Achieving the level of financial and operational resilience that Gundersen has—and advancing healthcare decarbonization for the benefit of human health—will require action on four specific fronts, experts in the field say.
According to the New England Journal of Medicine, the major areas to prioritize are:
Encompassing production, transport, and the use and disposal of goods, the U.S. healthcare supply chain is responsible for estimated 80% of sector’s carbon footprint and should therefore be a major consideration in developing decarbonization efforts. Healthcare organizations can also use their purchasing power to brace against future constraints.
“Whether you’re talking about the environment or disruption from other things, whether it be war like we’re seeing now or other significant events, building resiliency in the supply chain is really important,” said Elizabeth Baca, MD, Specialist Leader for Health Care and Life Science Strategy at Deloitte Consulting.
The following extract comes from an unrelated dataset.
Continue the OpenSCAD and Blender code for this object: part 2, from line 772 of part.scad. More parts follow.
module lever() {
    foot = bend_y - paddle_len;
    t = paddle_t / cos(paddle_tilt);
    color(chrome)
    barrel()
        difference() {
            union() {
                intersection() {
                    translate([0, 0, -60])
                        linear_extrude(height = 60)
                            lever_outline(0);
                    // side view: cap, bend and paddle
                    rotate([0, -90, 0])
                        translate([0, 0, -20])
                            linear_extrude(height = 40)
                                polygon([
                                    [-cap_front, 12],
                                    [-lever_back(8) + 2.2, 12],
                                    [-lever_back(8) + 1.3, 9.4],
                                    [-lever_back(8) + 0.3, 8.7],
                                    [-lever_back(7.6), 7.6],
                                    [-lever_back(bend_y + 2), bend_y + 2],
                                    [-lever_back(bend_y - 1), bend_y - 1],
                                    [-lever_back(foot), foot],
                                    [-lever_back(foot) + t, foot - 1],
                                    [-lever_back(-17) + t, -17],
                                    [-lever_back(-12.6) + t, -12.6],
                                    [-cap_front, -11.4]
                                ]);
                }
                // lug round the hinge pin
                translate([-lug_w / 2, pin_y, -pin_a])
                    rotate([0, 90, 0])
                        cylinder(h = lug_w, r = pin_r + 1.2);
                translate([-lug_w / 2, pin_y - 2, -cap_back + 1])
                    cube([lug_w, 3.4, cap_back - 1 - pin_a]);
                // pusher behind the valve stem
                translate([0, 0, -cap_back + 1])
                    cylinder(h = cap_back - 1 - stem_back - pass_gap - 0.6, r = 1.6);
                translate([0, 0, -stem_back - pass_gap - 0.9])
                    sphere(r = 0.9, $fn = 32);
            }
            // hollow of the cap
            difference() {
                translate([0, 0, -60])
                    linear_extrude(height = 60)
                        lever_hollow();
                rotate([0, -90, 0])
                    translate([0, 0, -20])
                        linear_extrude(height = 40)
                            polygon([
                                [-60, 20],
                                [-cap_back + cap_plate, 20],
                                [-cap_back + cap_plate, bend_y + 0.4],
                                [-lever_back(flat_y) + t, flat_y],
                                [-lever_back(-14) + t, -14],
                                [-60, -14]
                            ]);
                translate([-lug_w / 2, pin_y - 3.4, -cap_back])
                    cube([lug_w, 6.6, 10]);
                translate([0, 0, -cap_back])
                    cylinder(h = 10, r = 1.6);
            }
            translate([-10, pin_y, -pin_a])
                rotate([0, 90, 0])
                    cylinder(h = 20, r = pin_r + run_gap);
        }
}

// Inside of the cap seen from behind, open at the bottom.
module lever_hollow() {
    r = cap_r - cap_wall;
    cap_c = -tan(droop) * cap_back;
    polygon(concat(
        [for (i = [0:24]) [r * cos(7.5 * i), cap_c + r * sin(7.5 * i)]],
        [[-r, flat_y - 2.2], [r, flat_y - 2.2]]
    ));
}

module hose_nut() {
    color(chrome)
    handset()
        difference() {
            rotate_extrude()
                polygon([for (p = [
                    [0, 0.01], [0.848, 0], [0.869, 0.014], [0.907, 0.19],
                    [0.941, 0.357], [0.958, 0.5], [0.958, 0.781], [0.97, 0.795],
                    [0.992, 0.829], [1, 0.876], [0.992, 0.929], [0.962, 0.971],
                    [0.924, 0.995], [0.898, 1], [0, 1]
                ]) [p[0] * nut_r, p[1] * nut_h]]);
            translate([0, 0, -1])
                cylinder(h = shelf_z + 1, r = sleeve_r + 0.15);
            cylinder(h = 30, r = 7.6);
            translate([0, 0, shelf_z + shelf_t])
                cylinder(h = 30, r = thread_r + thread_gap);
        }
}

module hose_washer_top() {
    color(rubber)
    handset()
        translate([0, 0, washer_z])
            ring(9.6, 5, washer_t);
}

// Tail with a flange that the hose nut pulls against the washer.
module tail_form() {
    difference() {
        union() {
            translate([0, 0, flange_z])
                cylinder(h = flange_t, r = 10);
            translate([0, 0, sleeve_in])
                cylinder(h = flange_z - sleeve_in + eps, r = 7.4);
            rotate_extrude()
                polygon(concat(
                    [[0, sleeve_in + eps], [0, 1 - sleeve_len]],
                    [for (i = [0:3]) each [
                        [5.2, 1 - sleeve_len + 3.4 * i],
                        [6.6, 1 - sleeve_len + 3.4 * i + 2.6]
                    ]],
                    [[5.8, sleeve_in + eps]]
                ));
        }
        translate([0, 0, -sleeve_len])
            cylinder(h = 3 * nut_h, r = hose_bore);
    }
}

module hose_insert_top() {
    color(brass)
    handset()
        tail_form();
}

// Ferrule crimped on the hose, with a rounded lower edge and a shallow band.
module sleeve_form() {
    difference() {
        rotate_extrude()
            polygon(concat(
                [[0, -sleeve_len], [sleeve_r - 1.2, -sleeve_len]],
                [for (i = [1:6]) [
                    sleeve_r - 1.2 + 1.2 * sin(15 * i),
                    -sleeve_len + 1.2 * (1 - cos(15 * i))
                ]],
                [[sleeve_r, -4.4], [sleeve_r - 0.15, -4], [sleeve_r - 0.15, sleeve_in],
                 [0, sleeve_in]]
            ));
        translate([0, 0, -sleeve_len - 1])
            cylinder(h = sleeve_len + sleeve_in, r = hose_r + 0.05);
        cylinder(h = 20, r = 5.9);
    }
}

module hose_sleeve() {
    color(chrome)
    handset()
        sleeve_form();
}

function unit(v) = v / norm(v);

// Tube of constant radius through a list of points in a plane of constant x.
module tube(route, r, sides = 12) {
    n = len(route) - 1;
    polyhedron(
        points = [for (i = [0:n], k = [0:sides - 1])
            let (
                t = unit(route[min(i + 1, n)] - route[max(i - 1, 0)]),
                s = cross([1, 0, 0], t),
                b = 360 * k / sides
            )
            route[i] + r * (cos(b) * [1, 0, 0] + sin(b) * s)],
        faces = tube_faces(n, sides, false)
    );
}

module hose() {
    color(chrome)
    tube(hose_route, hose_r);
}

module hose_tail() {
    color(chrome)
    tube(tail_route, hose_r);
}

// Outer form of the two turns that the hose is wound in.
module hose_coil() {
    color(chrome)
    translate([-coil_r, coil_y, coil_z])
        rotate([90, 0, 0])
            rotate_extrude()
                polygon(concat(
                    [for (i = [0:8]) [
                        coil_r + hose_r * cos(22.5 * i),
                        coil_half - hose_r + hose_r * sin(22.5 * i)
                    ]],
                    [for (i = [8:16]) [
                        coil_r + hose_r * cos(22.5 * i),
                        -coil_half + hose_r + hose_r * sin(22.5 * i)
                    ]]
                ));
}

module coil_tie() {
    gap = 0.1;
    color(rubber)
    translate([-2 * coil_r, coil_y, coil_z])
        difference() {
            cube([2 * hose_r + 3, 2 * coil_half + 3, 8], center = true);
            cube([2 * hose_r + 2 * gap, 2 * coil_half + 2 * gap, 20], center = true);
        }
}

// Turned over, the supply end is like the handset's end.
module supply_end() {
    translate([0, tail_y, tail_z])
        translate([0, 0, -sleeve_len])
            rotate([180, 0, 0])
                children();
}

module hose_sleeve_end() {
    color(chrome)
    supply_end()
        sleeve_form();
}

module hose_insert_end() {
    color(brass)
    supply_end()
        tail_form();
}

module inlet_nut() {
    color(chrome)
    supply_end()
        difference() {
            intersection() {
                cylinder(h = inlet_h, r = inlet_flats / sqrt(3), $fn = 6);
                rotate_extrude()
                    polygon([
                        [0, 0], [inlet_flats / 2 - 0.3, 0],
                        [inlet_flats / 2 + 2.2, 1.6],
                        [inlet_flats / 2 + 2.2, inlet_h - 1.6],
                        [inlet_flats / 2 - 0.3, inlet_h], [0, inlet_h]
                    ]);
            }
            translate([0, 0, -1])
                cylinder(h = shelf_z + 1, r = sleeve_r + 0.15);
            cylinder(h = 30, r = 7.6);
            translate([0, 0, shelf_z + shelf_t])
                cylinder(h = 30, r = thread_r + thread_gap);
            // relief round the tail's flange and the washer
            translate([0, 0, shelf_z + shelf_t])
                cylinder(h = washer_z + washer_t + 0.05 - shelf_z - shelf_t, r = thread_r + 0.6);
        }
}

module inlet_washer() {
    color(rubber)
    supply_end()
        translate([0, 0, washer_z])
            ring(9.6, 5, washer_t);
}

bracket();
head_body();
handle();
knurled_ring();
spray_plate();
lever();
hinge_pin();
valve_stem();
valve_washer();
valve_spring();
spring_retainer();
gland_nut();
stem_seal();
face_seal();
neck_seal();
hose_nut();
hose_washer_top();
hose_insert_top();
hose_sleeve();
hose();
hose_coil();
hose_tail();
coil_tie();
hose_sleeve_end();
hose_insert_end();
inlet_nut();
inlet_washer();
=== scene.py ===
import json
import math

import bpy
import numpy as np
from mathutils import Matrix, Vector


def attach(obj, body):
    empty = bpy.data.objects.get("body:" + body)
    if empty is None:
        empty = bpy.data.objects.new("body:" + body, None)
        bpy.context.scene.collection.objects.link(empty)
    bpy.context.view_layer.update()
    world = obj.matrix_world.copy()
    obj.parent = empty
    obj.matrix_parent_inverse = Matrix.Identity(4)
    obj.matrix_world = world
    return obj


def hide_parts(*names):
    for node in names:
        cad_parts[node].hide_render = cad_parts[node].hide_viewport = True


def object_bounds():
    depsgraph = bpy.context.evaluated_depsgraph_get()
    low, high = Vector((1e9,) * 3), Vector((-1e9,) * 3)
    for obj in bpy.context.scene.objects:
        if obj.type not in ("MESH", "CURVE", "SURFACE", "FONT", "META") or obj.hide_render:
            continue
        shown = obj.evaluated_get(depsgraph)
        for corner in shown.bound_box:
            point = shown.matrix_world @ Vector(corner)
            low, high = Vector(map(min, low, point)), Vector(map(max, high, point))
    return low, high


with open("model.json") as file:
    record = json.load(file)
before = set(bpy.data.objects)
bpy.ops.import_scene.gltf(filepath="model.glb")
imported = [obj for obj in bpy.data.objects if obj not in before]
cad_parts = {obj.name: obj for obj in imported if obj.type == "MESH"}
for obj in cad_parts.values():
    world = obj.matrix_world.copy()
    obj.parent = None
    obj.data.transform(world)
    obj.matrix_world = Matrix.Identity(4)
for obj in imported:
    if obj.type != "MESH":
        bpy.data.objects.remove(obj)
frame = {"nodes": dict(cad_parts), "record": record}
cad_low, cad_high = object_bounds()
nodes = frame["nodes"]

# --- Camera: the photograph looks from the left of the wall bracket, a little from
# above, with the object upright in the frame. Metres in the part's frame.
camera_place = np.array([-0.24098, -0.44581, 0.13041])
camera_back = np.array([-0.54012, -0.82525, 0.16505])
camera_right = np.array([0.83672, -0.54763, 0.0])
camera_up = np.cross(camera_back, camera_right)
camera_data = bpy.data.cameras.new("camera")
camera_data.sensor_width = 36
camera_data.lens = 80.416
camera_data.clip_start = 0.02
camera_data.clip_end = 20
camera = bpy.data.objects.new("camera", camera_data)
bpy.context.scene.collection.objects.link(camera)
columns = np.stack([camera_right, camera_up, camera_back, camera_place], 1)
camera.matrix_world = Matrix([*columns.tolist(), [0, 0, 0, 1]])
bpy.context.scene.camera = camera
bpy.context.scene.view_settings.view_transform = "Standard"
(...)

While clinicians are the ones treating the health consequences of carbon emissions, they haven’t traditionally been given the resources to become experts on the issue and conduits of change. This is another area of opportunity for building resilience.
“When we’re asking our hospitals to divest in oil and gas and can’t speak about that—if we remain siloed in patient care—then we can’t be effective,” said Lemery, who was involved in creating the climate medicine diploma at the University of Colorado School of Medicine. “We have to be expert communicators.”
Providing this kind of education will also give clinicians and healthcare employees a sense of control and empowerment they might be lacking currently, as they grapple with relentless understaffing, burnout and other discouraging elements of the job.
Decarbonization will be made possible in part through policies, financing and common metrics that incentivize effective, equitable action. While sky-high oil and gas prices are already causing leaders to rethink renewable energy use, they should also be looking at what’s coming down the pike from a regulatory standpoint, Lemery said.
“We know it’s coming,” he said. “If hospital systems are expected through things like CMS reimbursement to be able to demonstrate a lower carbon footprint, you’ll have people taking notice. There’s no more, ‘We should do the right thing,’ or, ‘We could do that next week’—it’s, ‘Oh, man, we have to do this now, because our reimbursement is being linked to compliance with decarbonization metrics.’”
Finally, only through systemwide commitment and change can national hospital emissions be reduced to more sustainable levels. For a positive outcome, these actions must be integrated into enterprise-wide strategy, according to Baca.
“It’s not just having a document that’s your climate strategy, it’s thinking about your entire operations,” Baca said. “If you’re doing a revenue cycle management project or digital transformation, all of those things should have a climate lens. This is how we’re going to get to transformation: by nesting this into business and your bottom line.”